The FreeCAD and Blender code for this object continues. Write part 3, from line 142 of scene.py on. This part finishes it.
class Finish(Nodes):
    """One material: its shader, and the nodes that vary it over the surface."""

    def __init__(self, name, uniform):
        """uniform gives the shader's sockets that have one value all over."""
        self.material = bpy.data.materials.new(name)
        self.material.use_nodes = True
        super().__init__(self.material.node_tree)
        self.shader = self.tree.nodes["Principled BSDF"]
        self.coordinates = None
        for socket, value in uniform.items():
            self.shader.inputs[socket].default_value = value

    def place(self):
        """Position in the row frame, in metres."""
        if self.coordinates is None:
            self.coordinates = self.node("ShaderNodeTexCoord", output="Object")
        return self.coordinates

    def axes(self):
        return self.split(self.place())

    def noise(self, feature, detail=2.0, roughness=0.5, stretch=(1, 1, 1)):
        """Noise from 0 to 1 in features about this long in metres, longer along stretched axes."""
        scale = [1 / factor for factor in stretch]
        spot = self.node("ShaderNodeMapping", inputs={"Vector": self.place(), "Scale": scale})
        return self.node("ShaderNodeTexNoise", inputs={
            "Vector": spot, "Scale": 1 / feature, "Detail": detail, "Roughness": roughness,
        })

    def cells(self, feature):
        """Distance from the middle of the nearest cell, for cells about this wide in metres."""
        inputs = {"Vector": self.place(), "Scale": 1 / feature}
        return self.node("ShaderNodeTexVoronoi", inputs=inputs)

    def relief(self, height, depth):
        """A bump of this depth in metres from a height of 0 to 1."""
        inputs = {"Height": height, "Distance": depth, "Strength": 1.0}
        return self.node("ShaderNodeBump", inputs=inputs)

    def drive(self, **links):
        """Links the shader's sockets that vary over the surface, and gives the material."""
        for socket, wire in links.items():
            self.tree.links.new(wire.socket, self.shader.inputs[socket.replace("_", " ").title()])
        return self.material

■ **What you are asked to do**
The lines from the top of the data above down to the line containing "its shader, and" are to be copied exactly; no other line should appear.

■ **Written solution**
The FreeCAD and Blender code for this object continues. Write part 3, from line 142 of scene.py on. This part finishes it.
class Finish(Nodes):
    """One material: its shader, and the nodes that vary it over the surface."""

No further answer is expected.